We would like the curve to be concave to the left like a parabola and we would like it to hit each point.

We tried a linear regression of a quadratic function and the software did not hit all points. Is that a limitation of the software or are we simply trying to do something that a parabola cannot do?

The points are:

1, 2
1.5, 1.9
2, 1.5
1.5, 1.1
1, 1

Essentially a sideways, symmetrical parabola-like shape.

I tried higher order functions but as you might expect, the shape that the software produced was not concave to the left.

I'd like to know both whether there exists a perfect-fit equation which is concave forever, and also whether there exists a perfect-fit equation which is simply concave in the region 1,1

In general I'd like to understand whether every concave curve can be described as a single equation and if so, how.

Answer 1

The points given are symmetrical about $y=1.5$ appear to form a curve with a stationary point at $(2,1.5)$.

You would get a pretty good fit with a $2^{\text{nd}}$ order curve $(R^2=0.96)$ using $$2-x=3.7457(y-1.5)^2$$

and an even better one with a $4^{\text{th}}$ order curve $(R^2\approx 1)$ using
$$2-x=9.7222(y-1.5)^4+1.5694(y-1.5)^2$$

as shown in the diagram below.

Answer 2

A parabola opening to the left has the equation $$x = Ay^2 + By + C, \quad A < 0.$$

This gives you 3 parameters from which to try to vary the curve, but you would like to pass through 5 points. You can either

1. reduce the number of points, e.g. leaving points 1,3,5 or 2,3,4 to get the shape you want exactly (but it won't pass through the other 2 points you left out); or
2. find values of $A,B,C$ to make the curve as close as possible to all 5, but then quite likely, it won't pass through any of them altogether...

Answer 3

Five points determine a conic,its equation has 5 constants.
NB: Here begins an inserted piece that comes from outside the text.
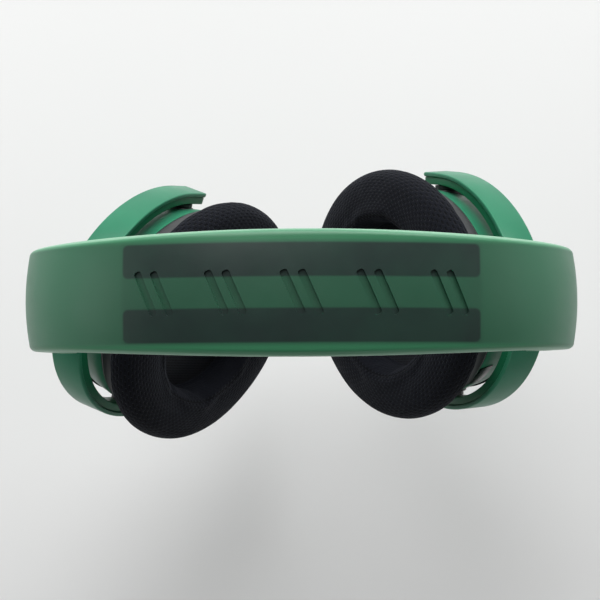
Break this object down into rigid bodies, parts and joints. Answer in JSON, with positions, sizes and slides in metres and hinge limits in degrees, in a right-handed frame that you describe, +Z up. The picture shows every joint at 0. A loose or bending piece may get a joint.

$$ ax^2+ 2 h xy + by^2 +dx+ ey =1$$

Four points determine a parabola, its equation has 4 constants:

$$ ax^2+\sqrt{ab } xy + by^2 +dx+ ey =1$$

By Cramer's rule (arranged in a matrix) we can find the parabola passing through four given points ( as also the conics through 5 points).

In the figure below(drawn using Geogebra) 4 fixed points$(A,B,C,D)$ are placed on a known convenient parabola $ y = x^2/4+1 $ shown.

A fifth variable point placed on a slider (p1,p2,P,p3,p4) forms ellipses when placed outside parabola and when placed inside it, form a hyperbolas.

The locus of a fifth point to remain on a parabola set up through 4 prescribed points is the same parabola.

So from the data you gave there are 5 such combinations/cases. In each case place the fifth point on a slider (with a reasonable slider domain) and see all possibilities as above.

I believe all possible convex/concave shapes can be obtained this way.

Next, I took the 5 points you gave and it is seen to makes a narrow ellipse, but not narrow enough to make a parabola with arms going to $ \infty $ to the left. So I perturbed the second point on a circle with first point as center. When the second point is placed a bit below the location you have given, (all the other four points being fixed ) a parabola can be captured. Exact value for symmetric case is given below.

EDIT1:

After what is mentioned above if you wish to have a parabola opening to left side with its axis displaced parallel to x-axis $k=1.5, $ passing through $( 1,1), (1,2), (2,1.5) $ the one and only possibilitycorresponding to $x=1.5$ y-coordinates should be

$$ (y_1= 1.85355, y_2= 1.14645) $$

symmetric to $y= 1.5$